August 22, 2015
These are the languid, sensuous days of summer, and I’ve had another birthday, which is the bad news. But it’s the silly season, so I’m going to be silly yet again and tell you about a couple who got into trouble last week in the land of cheese: Patrick and Isabelle Balkany. I do not know them but had the bad luck to run into the wife around 20 years ago in Rolle, Switzerland, where the Rosey school is located. It was the first day of school in September, and my son J.T. was miserable to have to go to boarding school for the first time and had tried every trick in the book while his mother and I drove him down from Gstaad. He invented all sorts of illnesses and finally pretended to fall asleep just as we were coming into Le Chateau du Rosey, where the school has its campus in the autumn and spring. (In the winter months the school moves up to Gstaad.)
Once we registered him he was assigned to a newly built dormitory, which I almost had to carry him into. That’s when things got worse. An unpleasant, very short woman with a long cigarette in her mouth was in the room with her son, and she looked at us in the manner an Indian maharaja might have looked at an untouchable long ago. I tried some polite conversation about another Balkany, born Robert Zellinger but who called himself Robert de Balkany, a man I had played polo with and against in Paris. “He’s a relation,” said the woman, seemingly unimpressed by my name drop. She kept puffing away, so Alexandra and I had to leave our little boy in that smoke-filled room and beat a hasty retreat back up the mountain. We both felt like criminals. Four days later, after an unending amount of desperate telephone calls from our little boy, I rang the headmaster and had him change roommates. It seems the boy fidgeted too much at night and J.T. could never sleep.
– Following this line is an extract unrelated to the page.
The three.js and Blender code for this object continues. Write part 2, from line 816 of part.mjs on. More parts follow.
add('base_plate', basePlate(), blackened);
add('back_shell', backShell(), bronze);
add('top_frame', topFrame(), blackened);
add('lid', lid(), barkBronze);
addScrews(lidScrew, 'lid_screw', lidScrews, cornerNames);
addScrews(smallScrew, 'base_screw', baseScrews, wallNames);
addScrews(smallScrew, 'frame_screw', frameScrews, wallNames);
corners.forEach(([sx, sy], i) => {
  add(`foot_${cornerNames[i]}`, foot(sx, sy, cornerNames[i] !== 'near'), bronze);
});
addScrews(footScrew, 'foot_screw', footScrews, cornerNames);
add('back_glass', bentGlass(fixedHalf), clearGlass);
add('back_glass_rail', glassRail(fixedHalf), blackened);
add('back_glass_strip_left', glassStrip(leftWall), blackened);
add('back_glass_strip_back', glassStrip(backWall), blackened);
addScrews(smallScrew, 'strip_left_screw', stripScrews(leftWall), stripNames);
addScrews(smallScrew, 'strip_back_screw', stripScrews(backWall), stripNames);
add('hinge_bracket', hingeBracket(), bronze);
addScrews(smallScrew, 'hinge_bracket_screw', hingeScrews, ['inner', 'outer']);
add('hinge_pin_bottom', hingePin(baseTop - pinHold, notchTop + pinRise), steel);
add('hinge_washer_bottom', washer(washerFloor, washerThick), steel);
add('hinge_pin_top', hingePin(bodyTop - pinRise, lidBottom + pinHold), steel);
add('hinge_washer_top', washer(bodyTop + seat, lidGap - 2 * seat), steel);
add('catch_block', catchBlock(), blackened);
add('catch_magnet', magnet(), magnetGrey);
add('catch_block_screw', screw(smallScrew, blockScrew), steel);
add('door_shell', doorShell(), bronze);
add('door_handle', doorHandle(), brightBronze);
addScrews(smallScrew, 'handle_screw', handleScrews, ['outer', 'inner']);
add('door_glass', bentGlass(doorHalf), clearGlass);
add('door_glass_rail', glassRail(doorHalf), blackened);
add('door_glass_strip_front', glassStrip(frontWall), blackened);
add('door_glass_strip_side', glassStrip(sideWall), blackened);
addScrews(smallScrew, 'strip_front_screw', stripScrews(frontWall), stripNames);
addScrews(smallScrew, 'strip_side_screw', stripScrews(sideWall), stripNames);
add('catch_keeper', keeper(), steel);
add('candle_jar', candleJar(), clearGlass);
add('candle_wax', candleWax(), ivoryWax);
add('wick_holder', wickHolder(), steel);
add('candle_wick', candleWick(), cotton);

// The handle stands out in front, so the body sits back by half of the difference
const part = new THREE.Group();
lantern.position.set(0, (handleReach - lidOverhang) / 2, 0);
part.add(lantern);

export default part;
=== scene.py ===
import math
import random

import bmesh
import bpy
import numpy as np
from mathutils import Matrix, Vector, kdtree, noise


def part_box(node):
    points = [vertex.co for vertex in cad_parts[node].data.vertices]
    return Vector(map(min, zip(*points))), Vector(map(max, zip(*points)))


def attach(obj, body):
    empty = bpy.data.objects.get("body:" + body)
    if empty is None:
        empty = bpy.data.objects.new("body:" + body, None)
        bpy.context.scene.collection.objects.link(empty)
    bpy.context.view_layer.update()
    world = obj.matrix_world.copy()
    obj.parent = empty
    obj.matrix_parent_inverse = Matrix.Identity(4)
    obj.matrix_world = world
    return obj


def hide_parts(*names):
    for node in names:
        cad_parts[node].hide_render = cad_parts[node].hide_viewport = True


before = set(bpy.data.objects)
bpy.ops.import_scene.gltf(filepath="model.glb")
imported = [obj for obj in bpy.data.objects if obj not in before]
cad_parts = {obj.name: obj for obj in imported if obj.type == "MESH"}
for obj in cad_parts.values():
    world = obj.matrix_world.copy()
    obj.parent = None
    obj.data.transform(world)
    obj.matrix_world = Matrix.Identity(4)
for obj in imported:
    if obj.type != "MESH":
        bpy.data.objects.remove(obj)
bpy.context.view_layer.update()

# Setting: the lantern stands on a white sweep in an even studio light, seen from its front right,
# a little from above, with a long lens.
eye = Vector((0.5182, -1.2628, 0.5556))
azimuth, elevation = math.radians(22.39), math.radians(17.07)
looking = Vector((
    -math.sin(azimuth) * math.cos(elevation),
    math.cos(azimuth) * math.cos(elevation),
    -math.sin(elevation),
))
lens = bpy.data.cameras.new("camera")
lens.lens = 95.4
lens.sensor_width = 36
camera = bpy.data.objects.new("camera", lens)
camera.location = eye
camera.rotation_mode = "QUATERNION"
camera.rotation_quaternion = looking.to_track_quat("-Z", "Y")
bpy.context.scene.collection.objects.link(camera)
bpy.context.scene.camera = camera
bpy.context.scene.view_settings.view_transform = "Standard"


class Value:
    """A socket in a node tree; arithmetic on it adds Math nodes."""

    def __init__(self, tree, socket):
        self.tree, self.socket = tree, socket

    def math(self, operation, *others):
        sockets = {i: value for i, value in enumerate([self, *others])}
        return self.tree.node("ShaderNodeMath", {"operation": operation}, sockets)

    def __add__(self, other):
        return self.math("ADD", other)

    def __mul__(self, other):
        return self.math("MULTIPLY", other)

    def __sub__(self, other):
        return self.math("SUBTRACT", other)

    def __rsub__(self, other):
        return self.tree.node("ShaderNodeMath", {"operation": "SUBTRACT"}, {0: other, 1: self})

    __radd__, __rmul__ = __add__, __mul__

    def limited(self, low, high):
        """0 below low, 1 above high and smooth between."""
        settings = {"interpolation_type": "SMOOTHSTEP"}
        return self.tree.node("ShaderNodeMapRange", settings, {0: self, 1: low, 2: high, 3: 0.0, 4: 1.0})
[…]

Two months into the school year, the French Minister of Culture, Jack Lang, I believe, visited Le Rosey and was taken by the head to inspect one of the new dorms. “Monsieur le Ministre, voici une typique chambre d’étudiant,” said the headmaster, opening one of the doors. Then he quickly slammed it shut. Inside he had spotted J.T.’s old roommate lying on the floor looking at an enormous poster of Elle Macpherson, doing what 13-year-old boys do. The story quickly got out and the dining room went wild. My son called me seeking justification for his bad grades, hinting that one cannot study when one’s roommate constantly plays with himself. “You were only with him for a few days,” I stammered, and then hung up laughing.
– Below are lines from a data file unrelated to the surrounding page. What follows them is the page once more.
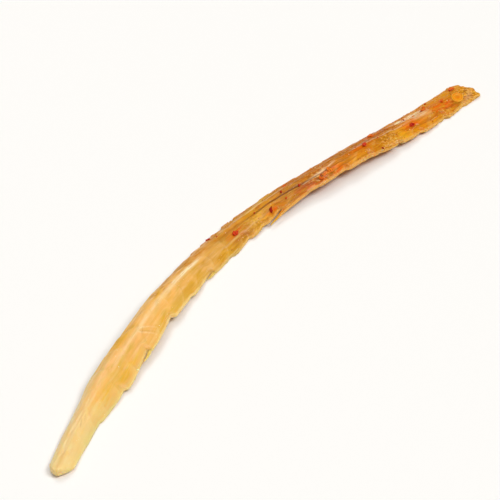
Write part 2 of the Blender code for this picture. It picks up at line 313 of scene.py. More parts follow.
relief = {
    "fibre": 0.07, "fibreLength": 10, "fibreWidth": 0.75,  # long muscle fibres
    "thread": 0.022, "threadLength": 4, "threadWidth": 0.26,
    "crack": 0.16, "crackLength": 15, "crackWidth": 1.5,  # gaps where fibres have parted
    "wrinkle": 0.05, "wrinkleLength": 2.3, "wrinkleWidth": 3.5,
    "crinkle": 0.24, "crinkleSpacing": 1, "crinkleLength": 1.5,  # where skin has dried into small folds
    "crinkleStretch": 1.4,
    "crinkles": (  # share of the length, place across, radius in millimetres, strength
        (0.205, 0.35, 2.5, 0.3), (0.4, 0.2, 3.5, 0.35), (0.56, -0.7, 2.6, 0.5), (0.622, 0.75, 2.6, 0.5),
        (0.682, -0.5, 3, 1), (0.745, 0.15, 2.2, 0.6), (0.81, -0.6, 2.4, 0.8), (0.885, 0.55, 2.8, 0.6),
        (0.93, -0.75, 2, 0.4), (0.985, -0.6, 3, 1),
    ),
    "fringe": 0.26, "fringeLength": 1.1,  # torn edge
    "aged": (0.36, 0.62),  # the shares of the length between which the fibres come out
    "endGrain": 0.20, "endGrainLength": 3, "endGrainWidth": 0.42,
}


def patches(share, across, spots, stretch):
    # soft round patches, drawn out along the fibres
    total = 0 * share
    halfway = along(strip["width"], share) / 2
    for at, side, radius, strength in spots:
        ahead, beside = (share - at) * strip["reach"] / stretch, (across - side) * halfway
        total = total + strength * np.exp(-(ahead ** 2 + beside ** 2) / radius ** 2)
    return np.minimum(total, 1)


def crinkling(share, across):
    return patches(share, across, relief["crinkles"], relief["crinkleStretch"])


def fineRelief(share, across, local, torn, endFace):
    distance, y, z = share * strip["reach"], local[..., 0], local[..., 1]

    def lumps(name, ahead=0, up=0):
        width = relief[name + "Width"]
        return rough(distance / relief[name + "Length"] + ahead, y / width, z / width + up)

    fibres = relief["fibre"] * lumps("fibre") + relief["thread"] * lumps("thread", 7)
    parted = smooth(-0.1, 0.35, rough(distance / 21, y / 4, 2.2))
    cracks = -relief["crack"] * np.maximum(0, 1 - np.abs(lumps("crack", 3)) / 0.035) * parted
    wrinkles = relief["wrinkle"] * lumps("wrinkle", 0, 5)
    tears = rough(distance / relief["fringeLength"], y / 2, z / 0.45)
    tears = tears + 0.6 * rough(distance / relief["fringeLength"] * 2.7, y, z / 0.3 + 9)
    uneven = smooth(-0.3, 0.4, rough(distance / 7, y / 3, 8.8)) * (0.35 + 0.65 * smooth(0.30, 0.55, share))
    fringe = relief["fringe"] * torn * tears * uneven
    endGrain = relief["endGrain"] * endFace * lumps("endGrain")
    folds = rough((distance + 0.6 * y) / relief["crinkleSpacing"], y / relief["crinkleLength"], z + 6.1)
    crinkles = relief["crinkle"] * crinkling(share, across) * (0.3 - np.abs(folds)) * 1.6
    aged = smooth(*relief["aged"], share)
    inner = (0.5 + 1.2 * aged) * fibres + wrinkles + crinkles + cracks * (0.2 + 0.8 * aged)
    return inner * (1 - endFace) + fringe + endGrain


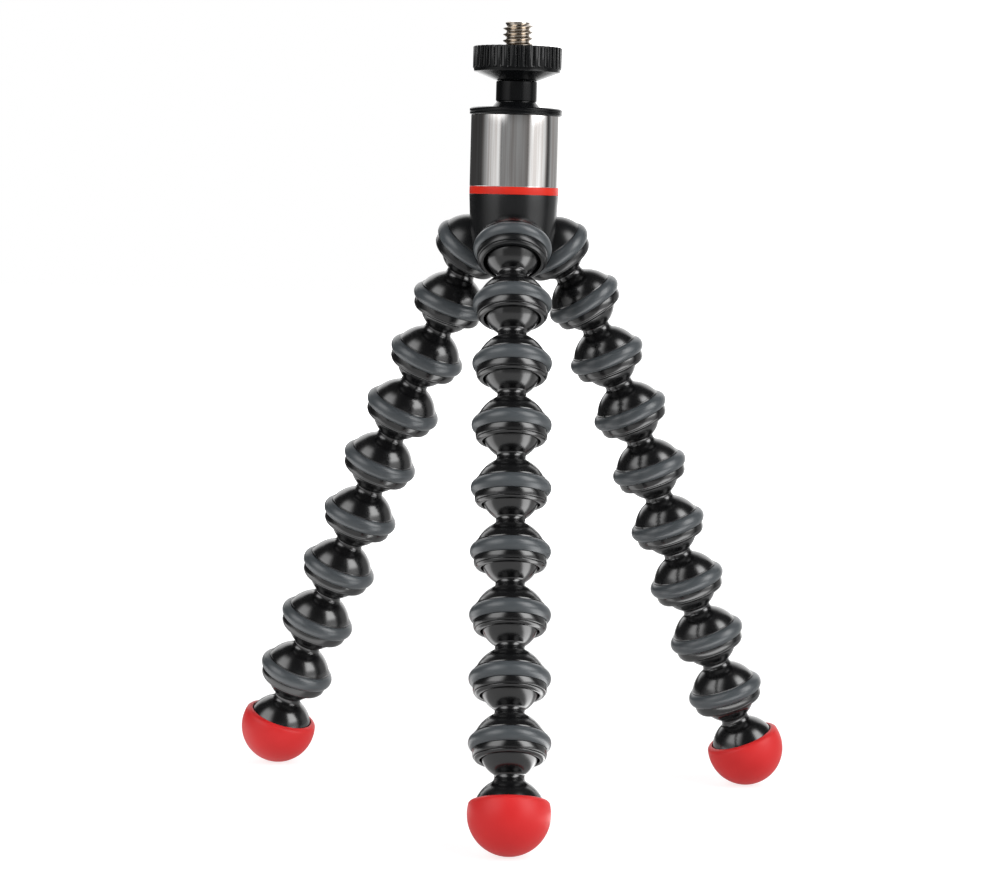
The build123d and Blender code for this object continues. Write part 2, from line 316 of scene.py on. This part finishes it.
class Outline:
    """Half section of a turned piece, in millimetres, as radius and height from its first point on."""

    def __init__(self, radius, height):
        self.bm = bmesh.new()
        self.tip = self.bm.verts.new((radius * MM, 0, height * MM))
        self.corners = []

    def line(self, radius, height, rounding=0):
        """Straight run to a point, whose corner can be rounded."""
        point = self.bm.verts.new((radius * MM, 0, height * MM))
        self.bm.edges.new((self.tip, point))
        self.tip = point
        if rounding:
            self.corners.append((point, rounding))

    def lines(self, corners, shift=0):
        """Straight runs through corners, all shifted in height."""
        for radius, height, rounding in corners:
            self.line(radius, height + shift, rounding)

    def arc(self, centre_radius, centre_height, degrees, rounding=0):
        """Arc round a centre; positive degrees turn from up towards out."""
        made = bmesh.ops.spin(
            self.bm,
            geom=[self.tip],
            cent=(centre_radius * MM, 0, centre_height * MM),
            axis=(0, 1, 0),
            angle=math.radians(degrees),
            steps=max(2, round(abs(degrees) / ARC_STEP)),
        )
        self.tip = only_points(made["geom_last"])[0]
        if rounding:
            self.corners.append((self.tip, rounding))

    def turn(self, segments):
        """Round the marked corners, then spin the outline into a closed solid."""
        for corner, rounding in self.corners:
            round_corners(self.bm, [corner], rounding, CORNER_SEGMENTS)
        bmesh.ops.spin(
            self.bm,
            geom=everything(self.bm),
            cent=(0, 0, 0),
            axis=(0, 0, 1),
            angle=FULL_TURN,
            steps=segments,
            use_merge=True,
        )
        bmesh.ops.remove_doubles(self.bm, verts=self.bm.verts[:], dist=TURNED_MERGE * MM)
        face_outward(self.bm)
        return self.bm


def finish_piece(name, bm, place, body, material, slot, *nodes):
    """Finish a shape as a piece that rides on its body, and hide the CAD nodes that it takes the place of.
    """
    bmesh.ops.transform(bm, matrix=place, verts=bm.verts[:])
    mesh = bpy.data.meshes.new(name)
    bm.to_mesh(mesh)
    bm.free()
    for face in mesh.polygons:
        face.use_smooth = True
    mesh.set_sharp_from_angle(angle=math.radians(SHARP_ANGLE))
    mesh.materials.append(material)
    piece = bpy.data.objects.new(name, mesh)
    bpy.context.scene.collection.objects.link(piece)
    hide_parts(*nodes)
    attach(piece, body)


def join_shapes(*shapes):
    """One mesh from several closed ones."""
    joined = shapes[0]
    for shape in shapes[1:]:
        spare = bpy.data.meshes.new("spare")
        shape.to_mesh(spare)
        shape.free()
        joined.from_mesh(spare)
        bpy.data.meshes.remove(spare)
    return joined


# outlines of the links


def sphere_edge(radius, height):
    """Radius of a sphere's circle at a height above its centre."""
    return math.sqrt(radius**2 - height**2)


def blend_angles(sphere_radius, blend_radius):
    """Angle from the axis at which a blend leaves a sphere, and its centre's distance along the axis."""
    out = NECK_RADIUS + blend_radius
    along = math.sqrt((sphere_radius + blend_radius) ** 2 - out**2)
    return math.degrees(math.atan2(out, along)), along


def draw_ball_and_neck(ball_height, dome_radius):
    """Outline from the top of a ball down its neck to where the neck's blend meets the dome."""
    ball_angle, ball_along = blend_angles(BALL_RADIUS, BALL_BLEND)
    dome_angle, dome_along = blend_angles(dome_radius, DOME_BLEND)
    outline = Outline(0, ball_height + BALL_RADIUS)
    outline.arc(0, ball_height, 180 - ball_angle)
    outline.arc(NECK_RADIUS + BALL_BLEND, ball_height - ball_along, ball_angle - 90)
    outline.line(NECK_RADIUS, dome_along)
    outline.arc(NECK_RADIUS + DOME_BLEND, dome_along, dome_angle - 90)
    return outline, dome_angle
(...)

Well, last week Patrick and Isabelle Balkany had their passports taken away by the French authorities, who accused them of tax fraud and all sorts of corruption. Patrick Balkany is a very popular mayor of Levallois, and has been reelected many times. He is also a member of the French Parliament, but his parliamentary immunity has been lifted. He is obviously innocent until proved otherwise, but as far as the short smoker is concerned, it seems she had put grand country houses and other assets in companies that were formed for just such evasions, or so the French papers have written. My son’s ex-roommate of four days and nights has not been accused of anything, thank God, except the children have been called illegal beneficiaries. This story will run for a very long time, so I thought I’d stick my two cents in before the family becomes even more famous, or infamous, as the case may be.
Otherwise, everything’s hunky-dory. My son is sailing around the Aegean with his tiny children, my daughter is in Hampshire after flying into Paros for my birthday, and I’m about to start a short cruise on a friend’s boat before the Cunard–Spectator extravaganza. Summer can be exhausting. I fell throughout my own cruise and am covered in bruises. Sailing on old classics is not for the old. One loses balance as the years roll by, and this was a good preparation for the judo world championships in Amsterdam in September: trying to stand upright under heavy winds and under sail. The bad news is the boozing and smoking after the sailing are over. Here in Athens, things are strangely quiet. The calm before the you-know-what hits the fan in September. The capital is empty and I walk the streets at night devoid of the maddening Athenian traffic. I dine outdoors, can hear myself think, and reminisce of the time Athens was year-round the way it is at this moment. On the night of my return, at an outdoor restaurant in Kolonaki, where a very young Taki used to live, I dined while listening to a pianist play old tunes, songs I remember from long ago. Nostalgia swelled to tsunami levels. Outdoor piano bars can be dangerous things, especially when under the influence.